Online retailer Very.co.uk has bucked woes among high street rivals with a hike in Christmas sales but wider group trading was hampered by its sister brand Littlewoods.

The Very Group – which was rebranded from Shop Direct on Mondayreported a 6.1% rise in sales for Very.co.uk over the seven weeks to December 27 due to strong demand for its fashion and electrical ranges.

Total group retail sales growth – at 2.5% over the period – was pegged back by double-digit declines at Littlewoods, while overall revenues remained flat.

The group did not provide separate sales figures for Littlewoods but trading was in line with expected declines of around 10% to 12%.

Very Group chief executive Henry Birch said this week’s rebrand reflects its shift to focus on the Very.co.uk brand, with Littlewoods now accounting for less than a quarter of sales.

But he said former catalogue giant Littlewoods was a “historical legacy” that is set to remain a part of the group for the “foreseeable future”.

Birch said Very.co.uk performed “healthily” above the wider online non-food market, with fashion and sportswear sales up 9.6% and electrical up 5.7%. Total revenue, including financial services, lifted 3.4%.

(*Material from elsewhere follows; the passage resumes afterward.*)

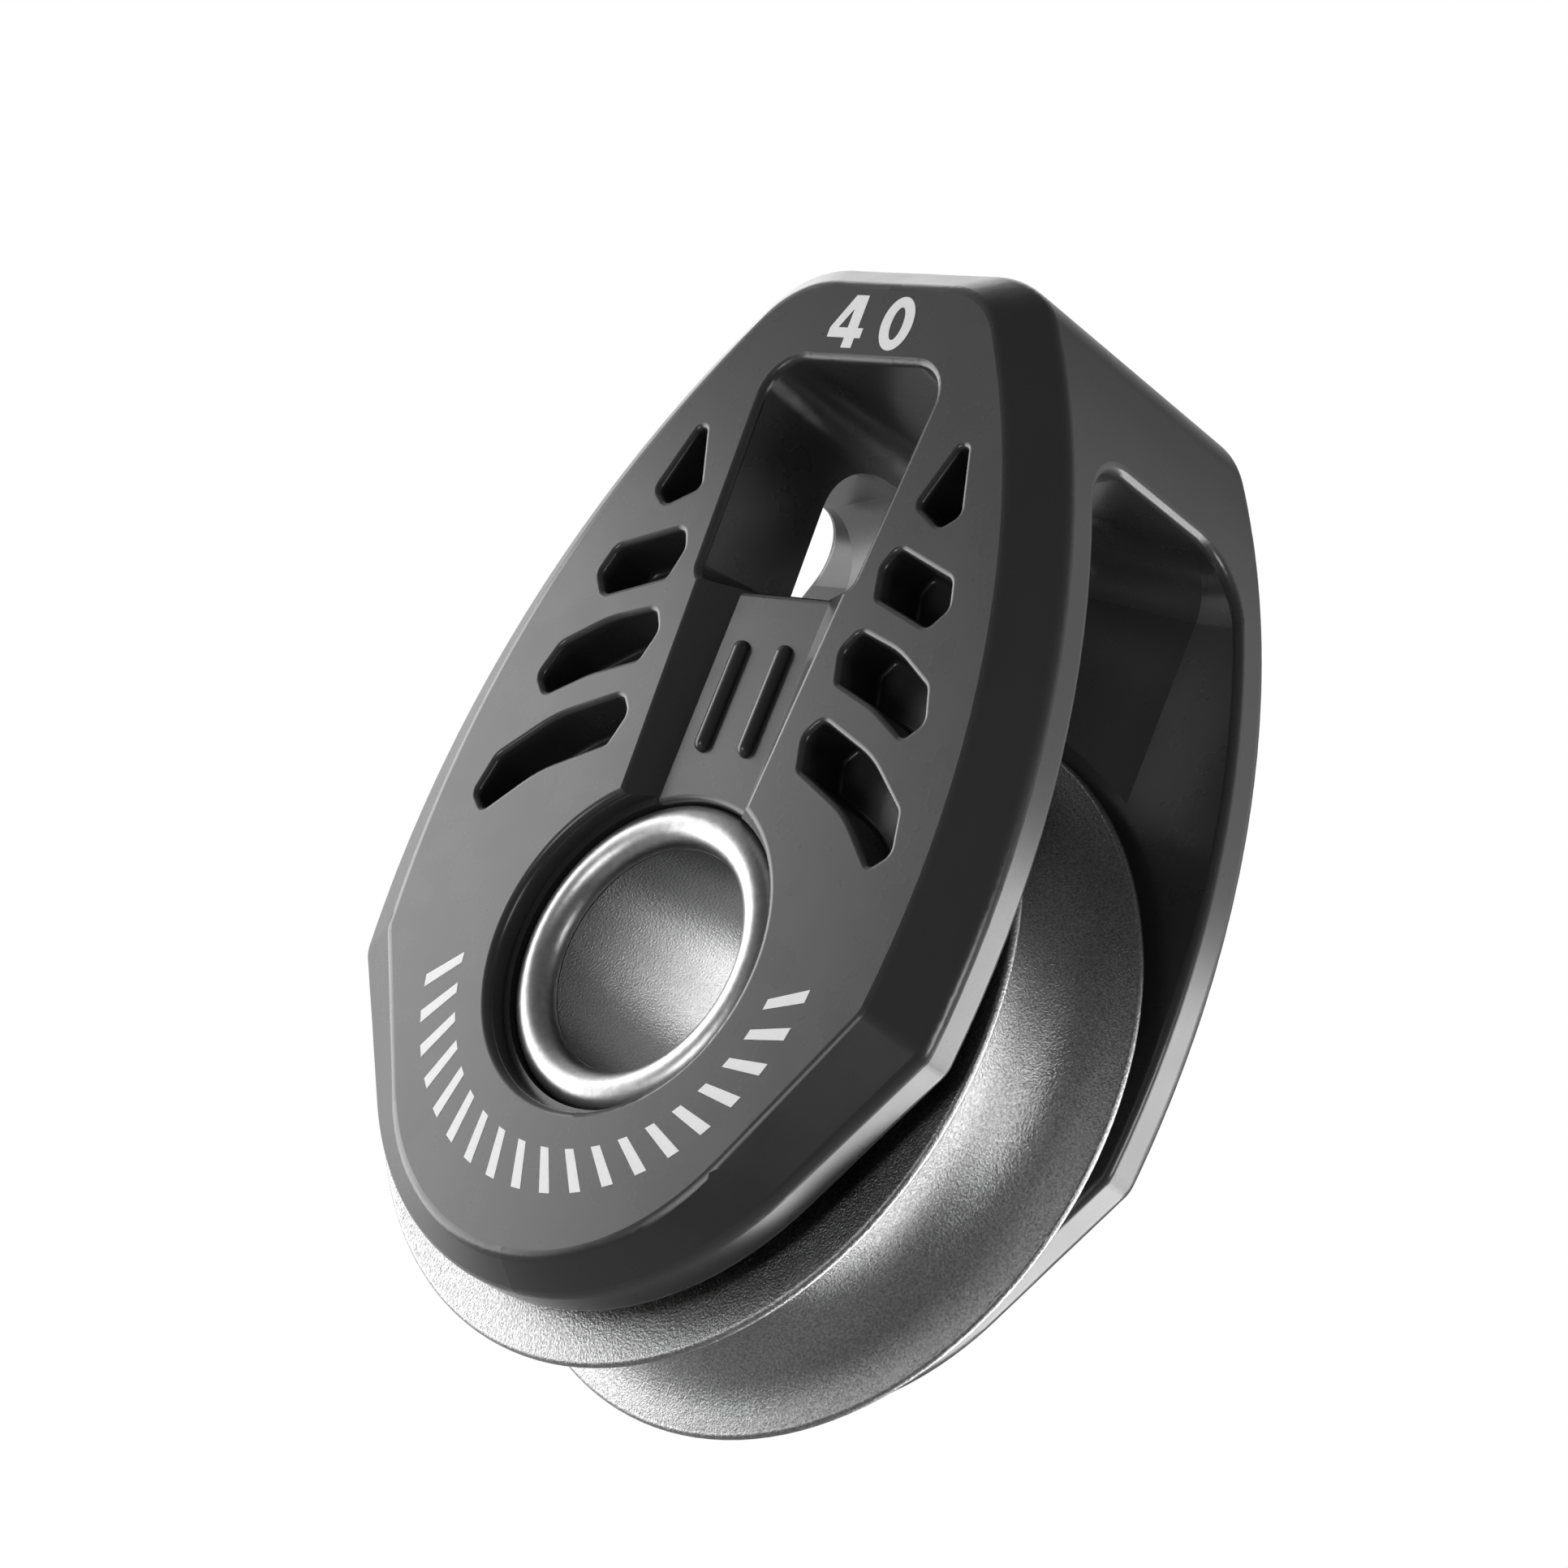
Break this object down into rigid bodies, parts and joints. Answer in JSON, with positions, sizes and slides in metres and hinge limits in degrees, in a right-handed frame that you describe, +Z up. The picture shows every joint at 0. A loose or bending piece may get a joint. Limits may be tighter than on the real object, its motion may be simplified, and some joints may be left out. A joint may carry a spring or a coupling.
{
  "type": "sailing block",
  "caption": "Single-sheave sailing block with a hollow hub and a lashing head, on a double-row ball bearing, for turning a rope under load.",
  "frame": {"origin": "centre of the hollow hub, on the sheave's axis and in the block's mid plane", "axes": "+Z up the long axis to the lashing head, Y along the sheave's axis with the front cheek facing -Y, +X to the right seen from the front"},
  "size_m": [0.0404, 0.0208, 0.0583],
  "materials": {
    "cheek_plastic": "satin fibre-filled moulding",
    "hub_metal": "fine bead-blasted",
    "ring_metal": "satin polished",
    "race_metal": "turned",
    "sheave_metal": "bead-blasted, clear anodised",
    "washer_plastic": "satin",
    "retainer_plastic": "satin",
    "ball_plastic": "polished"
  },
  "bodies": {
    "frame": {"cheek_frame": "cheek_plastic", "hub_tube": "hub_metal", "hub_end_ring_front": "ring_metal", "hub_end_ring_rear": "ring_metal", "inner_race": "race_metal", "thrust_washer_front": "washer_plastic", "thrust_washer_rear": "washer_plastic"},
    "sheave": {"sheave": "sheave_metal", "ball_retainer_front": "retainer_plastic", "ball_retainer_rear": "retainer_plastic"},
    "ball_row_front": {"ball_front_01": "ball_plastic", "ball_front_02": "ball_plastic", "ball_front_03": "ball_plastic", "ball_front_04": "ball_plastic", "ball_front_05": "ball_plastic", "ball_front_06": "ball_plastic", "ball_front_07": "ball_plastic", "ball_front_08": "ball_plastic", "ball_front_09": "ball_plastic", "ball_front_10": "ball_plastic", "ball_front_11": "ball_plastic", "ball_front_12": "ball_plastic", "ball_front_13": "ball_plastic", "ball_front_14": "ball_plastic", "ball_front_15": "ball_plastic", "ball_front_16": "ball_plastic", "ball_front_17": "ball_plastic", "ball_front_18": "ball_plastic"},
    "ball_row_rear": {"ball_rear_01": "ball_plastic", "ball_rear_02": "ball_plastic", "ball_rear_03": "ball_plastic", "ball_rear_04": "ball_plastic", "ball_rear_05": "ball_plastic", "ball_rear_06": "ball_plastic", "ball_rear_07": "ball_plastic", "ball_rear_08": "ball_plastic", "ball_rear_09": "ball_plastic", "ball_rear_10": "ball_plastic", "ball_rear_11": "ball_plastic", "ball_rear_12": "ball_plastic", "ball_rear_13": "ball_plastic", "ball_rear_14": "ball_plastic", "ball_rear_15": "ball_plastic", "ball_rear_16": "ball_plastic", "ball_rear_17": "ball_plastic", "ball_rear_18": "ball_plastic"}
  },
  "joints": [
    {"name": "sheave_spin", "type": "hinge", "parent": "frame", "child": "sheave", "pos_m": [0, 0, 0], "axis": [0, 1, 0], "continuous": true},
    {"name": "ball_row_front_orbit", "type": "hinge", "parent": "frame", "child": "ball_row_front", "pos_m": [0, 0, 0], "axis": [0, 1, 0], "continuous": true},
    {"name": "ball_row_rear_orbit", "type": "hinge", "parent": "frame", "child": "ball_row_rear", "pos_m": [0, 0, 0], "axis": [0, 1, 0], "continuous": true}
  ],
  "couplings": [
    {"joint": "ball_row_front_orbit", "follows": "sheave_spin", "ratio": 0.5818},
    {"joint": "ball_row_rear_orbit", "follows": "sheave_spin", "ratio": 0.5818}
  ]
}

The group ran its longest Black Friday promotion, from 8 November to 4 December, with website and app traffic rising 18% year-on-year.

Birch said the group remained “disciplined” on discounts. He added: “Following a relatively subdued autumn across the sector, I’m delighted with Very.co.uk’s strong retail sales growth during the hugely competitive festive period.”

Birch said 2020 would be a “better year for retailers than 2019”, though he said there was no “Boris Bounce” for the sector after the Conservative Party’s win in last month’s general election.

“Until we have the Budget in March, we’re unlikely to see a discernible change,” he said.

The figures come after the former Shop Direct group secured a £75 million funding lifeline in November from its owners, the billionaire Barclay brothers, to help cover a hefty payment protection insurance (PPI) bill.

Its auditors warned in October that the group could collapse unless it secured an extra £150 million in funding to meet soaring costs of PPI after a surge in claims ahead of the August deadline.

Birch said the group would be paying all the PPI claims over the year ahead and putting the saga “behind us”. “We’re very pleased to be able to draw a line under PPI,” he added.